Description of the task: Return every entry exactly.

Stored data
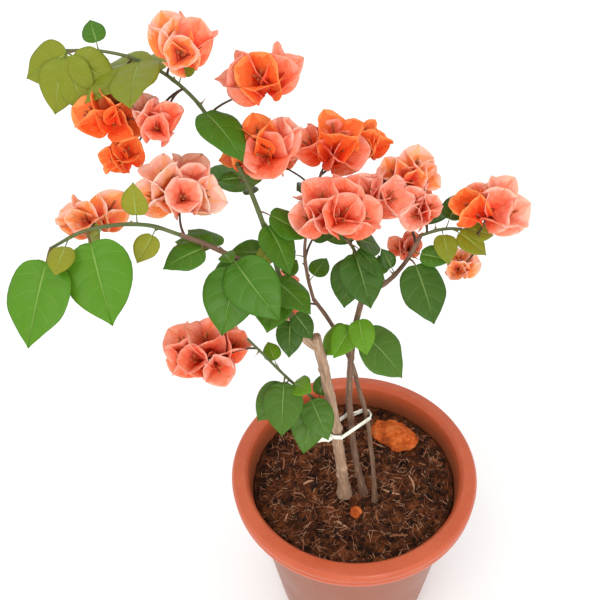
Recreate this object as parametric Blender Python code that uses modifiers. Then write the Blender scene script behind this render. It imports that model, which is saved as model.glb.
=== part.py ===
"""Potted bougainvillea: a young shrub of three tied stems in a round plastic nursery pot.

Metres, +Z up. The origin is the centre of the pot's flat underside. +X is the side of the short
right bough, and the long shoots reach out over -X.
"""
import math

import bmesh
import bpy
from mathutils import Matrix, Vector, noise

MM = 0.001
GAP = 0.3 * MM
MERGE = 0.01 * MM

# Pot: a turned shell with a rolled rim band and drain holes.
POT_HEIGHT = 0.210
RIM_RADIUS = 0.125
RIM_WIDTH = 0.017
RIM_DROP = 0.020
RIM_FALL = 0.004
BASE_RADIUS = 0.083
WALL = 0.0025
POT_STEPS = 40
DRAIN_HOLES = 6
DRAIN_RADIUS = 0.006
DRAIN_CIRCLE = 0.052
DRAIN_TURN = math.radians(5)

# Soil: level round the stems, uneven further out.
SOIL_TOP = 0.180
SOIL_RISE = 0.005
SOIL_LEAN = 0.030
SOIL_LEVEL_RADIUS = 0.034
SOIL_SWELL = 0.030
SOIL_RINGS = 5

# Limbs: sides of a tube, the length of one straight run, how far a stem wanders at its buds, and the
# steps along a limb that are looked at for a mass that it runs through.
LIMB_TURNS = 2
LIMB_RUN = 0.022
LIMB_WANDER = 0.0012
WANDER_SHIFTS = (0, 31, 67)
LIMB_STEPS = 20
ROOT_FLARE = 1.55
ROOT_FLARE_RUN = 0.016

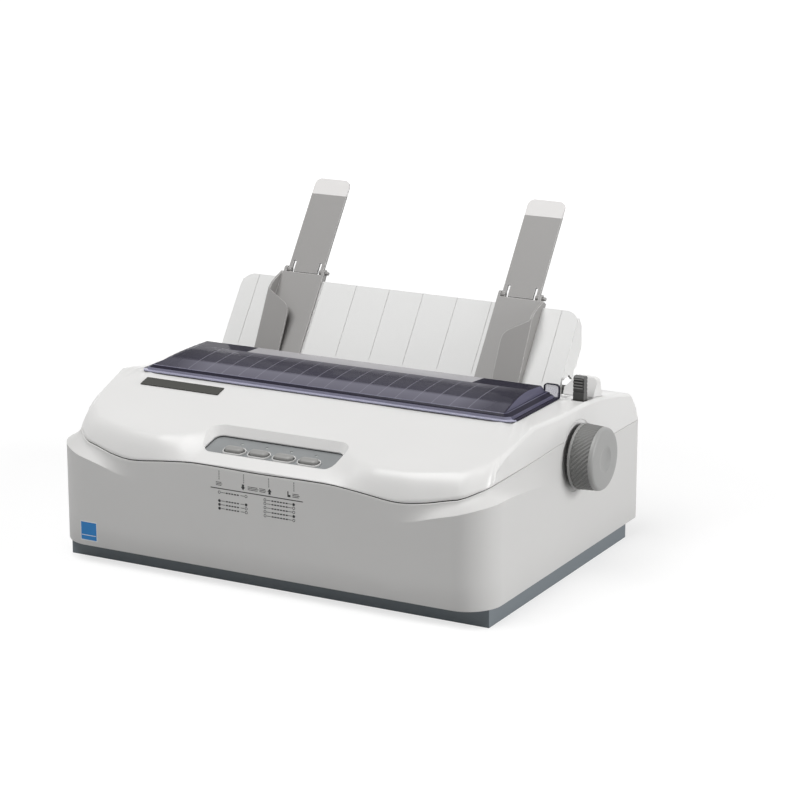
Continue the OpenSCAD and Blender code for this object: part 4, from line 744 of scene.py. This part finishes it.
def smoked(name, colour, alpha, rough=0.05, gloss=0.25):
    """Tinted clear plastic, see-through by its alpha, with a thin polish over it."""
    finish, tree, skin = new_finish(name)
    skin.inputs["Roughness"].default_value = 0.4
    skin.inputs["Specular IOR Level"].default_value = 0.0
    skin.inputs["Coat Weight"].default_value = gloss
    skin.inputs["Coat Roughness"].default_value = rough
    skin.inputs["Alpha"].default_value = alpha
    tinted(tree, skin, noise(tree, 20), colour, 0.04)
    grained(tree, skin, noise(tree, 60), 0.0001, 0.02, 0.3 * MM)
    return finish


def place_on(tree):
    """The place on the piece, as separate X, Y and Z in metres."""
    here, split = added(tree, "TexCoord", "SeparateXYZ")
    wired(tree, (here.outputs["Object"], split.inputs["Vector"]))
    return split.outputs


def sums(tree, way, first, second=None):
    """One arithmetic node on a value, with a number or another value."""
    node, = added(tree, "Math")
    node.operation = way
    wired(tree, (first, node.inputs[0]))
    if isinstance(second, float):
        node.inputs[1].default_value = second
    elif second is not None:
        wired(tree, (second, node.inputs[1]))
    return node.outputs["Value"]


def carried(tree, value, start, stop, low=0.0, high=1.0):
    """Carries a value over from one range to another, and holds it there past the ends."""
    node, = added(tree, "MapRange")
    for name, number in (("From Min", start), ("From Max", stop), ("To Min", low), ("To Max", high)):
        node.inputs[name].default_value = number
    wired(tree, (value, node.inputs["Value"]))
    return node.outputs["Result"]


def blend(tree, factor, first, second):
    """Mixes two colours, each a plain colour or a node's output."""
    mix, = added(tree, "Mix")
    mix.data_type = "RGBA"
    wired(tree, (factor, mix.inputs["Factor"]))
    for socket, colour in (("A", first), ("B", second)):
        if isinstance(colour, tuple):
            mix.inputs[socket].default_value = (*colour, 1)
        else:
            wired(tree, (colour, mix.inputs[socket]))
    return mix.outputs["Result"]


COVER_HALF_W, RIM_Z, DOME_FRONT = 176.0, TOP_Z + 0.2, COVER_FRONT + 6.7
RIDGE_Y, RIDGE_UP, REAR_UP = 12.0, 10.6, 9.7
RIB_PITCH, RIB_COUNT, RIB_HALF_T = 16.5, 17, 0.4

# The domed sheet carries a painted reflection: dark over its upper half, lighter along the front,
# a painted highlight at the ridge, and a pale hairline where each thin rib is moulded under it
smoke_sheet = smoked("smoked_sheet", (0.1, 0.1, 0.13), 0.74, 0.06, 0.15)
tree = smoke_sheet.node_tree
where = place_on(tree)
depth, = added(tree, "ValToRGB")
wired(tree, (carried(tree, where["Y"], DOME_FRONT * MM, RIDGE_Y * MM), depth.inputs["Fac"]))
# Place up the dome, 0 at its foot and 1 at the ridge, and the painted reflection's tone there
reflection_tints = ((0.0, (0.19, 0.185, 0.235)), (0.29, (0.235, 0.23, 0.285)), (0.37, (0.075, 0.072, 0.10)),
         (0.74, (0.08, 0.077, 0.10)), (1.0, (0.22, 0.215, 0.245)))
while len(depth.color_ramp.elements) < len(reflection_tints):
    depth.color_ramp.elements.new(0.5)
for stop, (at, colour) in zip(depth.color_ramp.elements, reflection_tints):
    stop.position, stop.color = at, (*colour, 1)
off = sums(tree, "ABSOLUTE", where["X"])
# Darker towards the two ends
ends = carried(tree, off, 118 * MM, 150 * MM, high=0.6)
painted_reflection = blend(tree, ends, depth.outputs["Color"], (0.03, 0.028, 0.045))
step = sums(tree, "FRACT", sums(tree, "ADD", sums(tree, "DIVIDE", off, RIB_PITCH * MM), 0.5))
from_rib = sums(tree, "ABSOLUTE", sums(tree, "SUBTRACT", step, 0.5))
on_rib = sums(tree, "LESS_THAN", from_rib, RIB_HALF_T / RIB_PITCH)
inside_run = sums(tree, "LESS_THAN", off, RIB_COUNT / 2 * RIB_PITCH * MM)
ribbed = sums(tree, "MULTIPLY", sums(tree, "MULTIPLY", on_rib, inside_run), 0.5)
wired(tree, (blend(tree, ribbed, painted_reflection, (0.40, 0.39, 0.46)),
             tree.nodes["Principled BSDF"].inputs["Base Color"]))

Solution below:
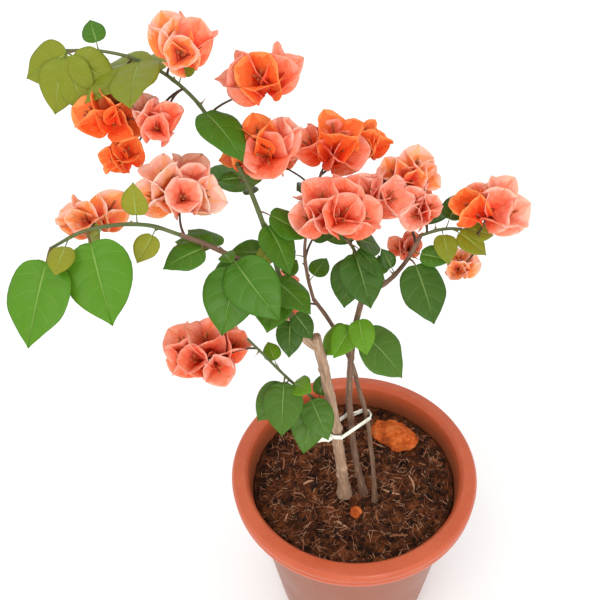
Recreate this object as parametric Blender Python code that uses modifiers. Then write the Blender scene script behind this render. It imports that model, which is saved as model.glb.
=== part.py ===
"""Potted bougainvillea: a young shrub of three tied stems in a round plastic nursery pot.

Metres, +Z up. The origin is the centre of the pot's flat underside. +X is the side of the short
right bough, and the long shoots reach out over -X.
"""
import math

import bmesh
import bpy
from mathutils import Matrix, Vector, noise

MM = 0.001
GAP = 0.3 * MM
MERGE = 0.01 * MM

# Pot: a turned shell with a rolled rim band and drain holes.
POT_HEIGHT = 0.210
RIM_RADIUS = 0.125
RIM_WIDTH = 0.017
RIM_DROP = 0.020
RIM_FALL = 0.004
BASE_RADIUS = 0.083
WALL = 0.0025
POT_STEPS = 40
DRAIN_HOLES = 6
DRAIN_RADIUS = 0.006
DRAIN_CIRCLE = 0.052
DRAIN_TURN = math.radians(5)

# Soil: level round the stems, uneven further out.
SOIL_TOP = 0.180
SOIL_RISE = 0.005
SOIL_LEAN = 0.030
SOIL_LEVEL_RADIUS = 0.034
SOIL_SWELL = 0.030
SOIL_RINGS = 5

# Limbs: sides of a tube, the length of one straight run, how far a stem wanders at its buds, and the
# steps along a limb that are looked at for a mass that it runs through.
LIMB_TURNS = 2
LIMB_RUN = 0.022
LIMB_WANDER = 0.0012
WANDER_SHIFTS = (0, 31, 67)
LIMB_STEPS = 20
ROOT_FLARE = 1.55
ROOT_FLARE_RUN = 0.016

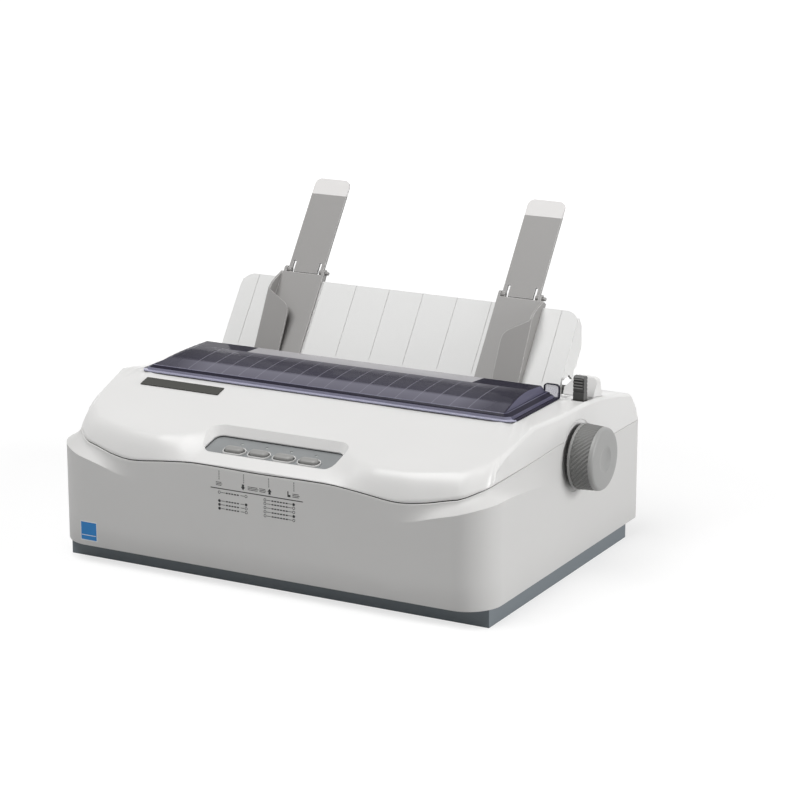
Continue the OpenSCAD and Blender code for this object: part 4, from line 744 of scene.py. This part finishes it.
def smoked(name, colour, alpha, rough=0.05, gloss=0.25):
    """Tinted clear plastic, see-through by its alpha, with a thin polish over it."""
    finish, tree, skin = new_finish(name)
    skin.inputs["Roughness"].default_value = 0.4
    skin.inputs["Specular IOR Level"].default_value = 0.0
    skin.inputs["Coat Weight"].default_value = gloss
    skin.inputs["Coat Roughness"].default_value = rough
    skin.inputs["Alpha"].default_value = alpha
    tinted(tree, skin, noise(tree, 20), colour, 0.04)
    grained(tree, skin, noise(tree, 60), 0.0001, 0.02, 0.3 * MM)
    return finish


def place_on(tree):
    """The place on the piece, as separate X, Y and Z in metres."""
    here, split = added(tree, "TexCoord", "SeparateXYZ")
    wired(tree, (here.outputs["Object"], split.inputs["Vector"]))
    return split.outputs


def sums(tree, way, first, second=None):
    """One arithmetic node on a value, with a number or another value."""
    node, = added(tree, "Math")
    node.operation = way
    wired(tree, (first, node.inputs[0]))
    if isinstance(second, float):
        node.inputs[1].default_value = second
    elif second is not None:
        wired(tree, (second, node.inputs[1]))
    return node.outputs["Value"]


def carried(tree, value, start, stop, low=0.0, high=1.0):
    """Carries a value over from one range to another, and holds it there past the ends."""
    node, = added(tree, "MapRange")
    for name, number in (("From Min", start), ("From Max", stop), ("To Min", low), ("To Max", high)):
        node.inputs[name].default_value = number
    wired(tree, (value, node.inputs["Value"]))
    return node.outputs["Result"]


def blend(tree, factor, first, second):
    """Mixes two colours, each a plain colour or a node's output."""
    mix, = added(tree, "Mix")
    mix.data_type = "RGBA"
    wired(tree, (factor, mix.inputs["Factor"]))
    for socket, colour in (("A", first), ("B", second)):
        if isinstance(colour, tuple):
            mix.inputs[socket].default_value = (*colour, 1)
        else:
            wired(tree, (colour, mix.inputs[socket]))
    return mix.outputs["Result"]


COVER_HALF_W, RIM_Z, DOME_FRONT = 176.0, TOP_Z + 0.2, COVER_FRONT + 6.7
RIDGE_Y, RIDGE_UP, REAR_UP = 12.0, 10.6, 9.7
RIB_PITCH, RIB_COUNT, RIB_HALF_T = 16.5, 17, 0.4

# The domed sheet carries a painted reflection: dark over its upper half, lighter along the front,
# a painted highlight at the ridge, and a pale hairline where each thin rib is moulded under it
smoke_sheet = smoked("smoked_sheet", (0.1, 0.1, 0.13), 0.74, 0.06, 0.15)
tree = smoke_sheet.node_tree
where = place_on(tree)
depth, = added(tree, "ValToRGB")
wired(tree, (carried(tree, where["Y"], DOME_FRONT * MM, RIDGE_Y * MM), depth.inputs["Fac"]))
# Place up the dome, 0 at its foot and 1 at the ridge, and the painted reflection's tone there
reflection_tints = ((0.0, (0.19, 0.185, 0.235)), (0.29, (0.235, 0.23, 0.285)), (0.37, (0.075, 0.072, 0.10)),
         (0.74, (0.08, 0.077, 0.10)), (1.0, (0.22, 0.215, 0.245)))
while len(depth.color_ramp.elements) < len(reflection_tints):
    depth.color_ramp.elements.new(0.5)
for stop, (at, colour) in zip(depth.color_ramp.elements, reflection_tints):
    stop.position, stop.color = at, (*colour, 1)
off = sums(tree, "ABSOLUTE", where["X"])
# Darker towards the two ends
ends = carried(tree, off, 118 * MM, 150 * MM, high=0.6)
painted_reflection = blend(tree, ends, depth.outputs["Color"], (0.03, 0.028, 0.045))
step = sums(tree, "FRACT", sums(tree, "ADD", sums(tree, "DIVIDE", off, RIB_PITCH * MM), 0.5))
from_rib = sums(tree, "ABSOLUTE", sums(tree, "SUBTRACT", step, 0.5))
on_rib = sums(tree, "LESS_THAN", from_rib, RIB_HALF_T / RIB_PITCH)
inside_run = sums(tree, "LESS_THAN", off, RIB_COUNT / 2 * RIB_PITCH * MM)
ribbed = sums(tree, "MULTIPLY", sums(tree, "MULTIPLY", on_rib, inside_run), 0.5)
wired(tree, (blend(tree, ribbed, painted_reflection, (0.40, 0.39, 0.46)),
             tree.nodes["Principled BSDF"].inputs["Base Color"]))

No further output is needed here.